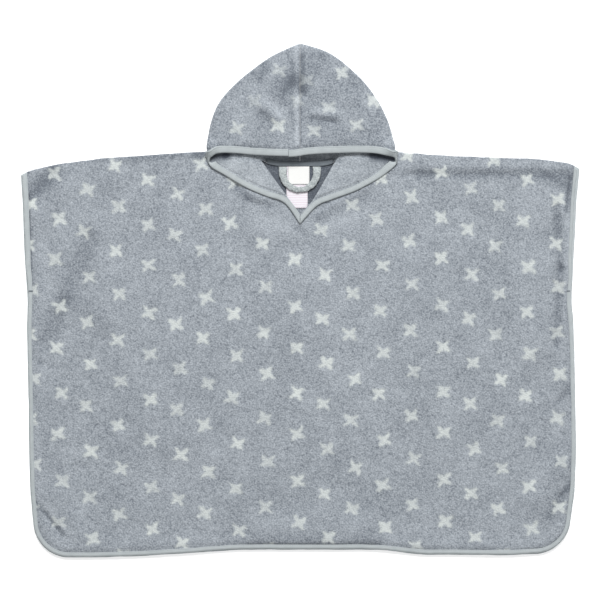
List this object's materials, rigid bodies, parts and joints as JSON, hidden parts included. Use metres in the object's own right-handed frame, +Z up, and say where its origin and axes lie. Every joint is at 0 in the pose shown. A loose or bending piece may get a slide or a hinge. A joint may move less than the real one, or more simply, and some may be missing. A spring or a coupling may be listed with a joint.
{
  "type": "hooded bath poncho",
  "caption": "Child's hooded bath poncho of terry cloth, laid flat with its front up, with a V neck, edge tapes, hanging loop and blank labels.",
  "frame": {"origin": "middle of the laid poncho's box, on the surface that it lies on", "axes": "+X across the shoulders to the right of the laid front, +Y up the cloth to the tip of the hood, +Z up from the surface"},
  "size_m": [0.8, 0.7356, 0.0163],
  "materials": {
    "terry": "grey blue terry cloth with pale stars, short looped pile",
    "edge_tape": "pale grey jersey tape, smooth, one row of stitches",
    "loop_terry": "pale grey terry strap",
    "label": "white woven satin"
  },
  "bodies": {
    "root": {"back": "terry", "front": "terry", "hood_left": "terry", "hood_right": "terry", "binding_back": "edge_tape", "binding_front": "edge_tape", "binding_hood": "edge_tape", "neck_tape": "edge_tape", "hanging_loop": "loop_terry", "label_neck": "label", "label_care": "label"}
  },
  "joints": []
}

────────

- **WHAT IS BEING ASKED**
Lines of the material that contain the word "origin" are to be gathered.

- **OUTPUT**
List this object's materials, rigid bodies, parts and joints as JSON, hidden parts included. Use metres in the object's own right-handed frame, +Z up, and say where its origin and axes lie. Every joint is at 0 in the pose shown. A loose or bending piece may get a slide or a hinge. A joint may move less than the real one, or more simply, and some may be missing. A spring or a coupling may be listed with a joint.
  "frame": {"origin": "middle of the laid poncho's box, on the surface that it lies on", "axes": "+X across the shoulders to the right of the laid front, +Y up the cloth to the tip of the hood, +Z up from the surface"},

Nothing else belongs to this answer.